As far as the car’s performance goes, everything has been great. The annual service went off without a hitch, and the only thing I needed was an air filter for the battery cooling system. According to my Coulomb (ChargePoint) account, I have used about 4.2 MWh of electricity for about 400 charges over the 16,000 miles. In DC I was paying $.09 per kWh for 100% wind, now I pay $.06 per kWh for 100% renewables. So, I estimate that I’ve spent about $300 in electricity to fuel 16,000 miles of commuting. That is about .26 kWh/mi, or 3.8 mi/kWh, or 1.8 cents per mile!!! My previous car was getting 26 mpg (meaning I would have bought ~615 gallons of gas), so at $4 per gallon of gas, that would have cost me about $2500 in gasoline (granted, the gas prices out here in Arizona have very recently dropped to $3.50 per gallon… but you get the idea).

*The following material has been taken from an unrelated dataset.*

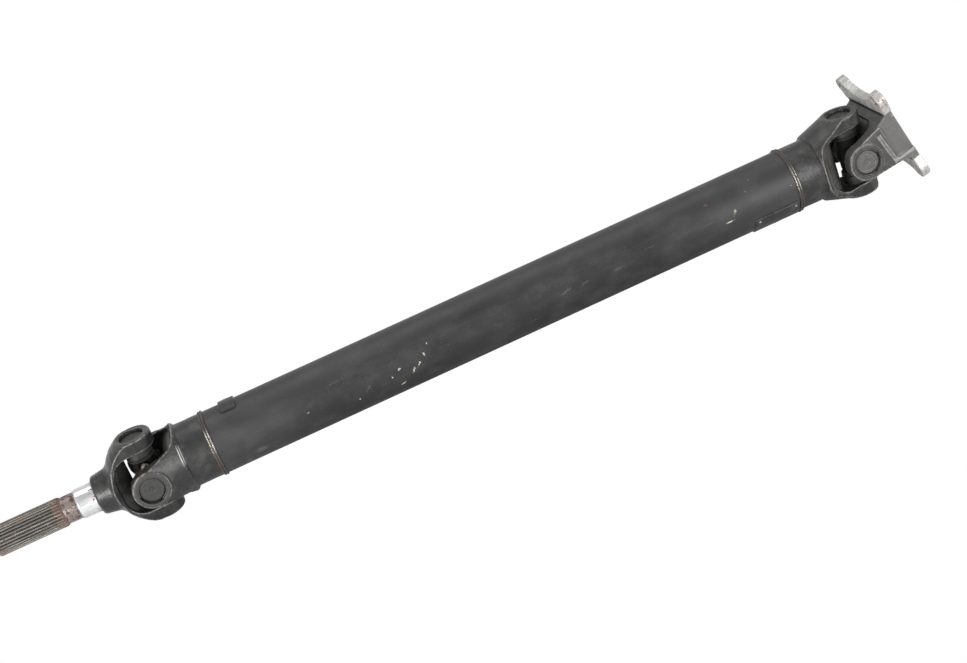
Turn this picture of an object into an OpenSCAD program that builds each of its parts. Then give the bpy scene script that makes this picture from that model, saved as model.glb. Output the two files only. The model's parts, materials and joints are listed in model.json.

And, I have some exciting personal news to share… I have passed my exams and am now “promoted” to a status of “Doctoral Candidate” instead of just a PhD student (in the School of Sustainability)! I have decided to do my research on “automobile path dependence” in Phoenix – in other words, how “locked-in” have we made ourselves towards automobile transportation, and what have we committed ourselves to in the future with urbanization? I will assess the cost, the energy consumption, and the environmental “footprint” of all this automobile transportation from 1950 to now, and see if there is anything we can do to change this trend in the future. Wish me luck!
Happy Trails to all you EV enthusiasts out there, and keep up the great work!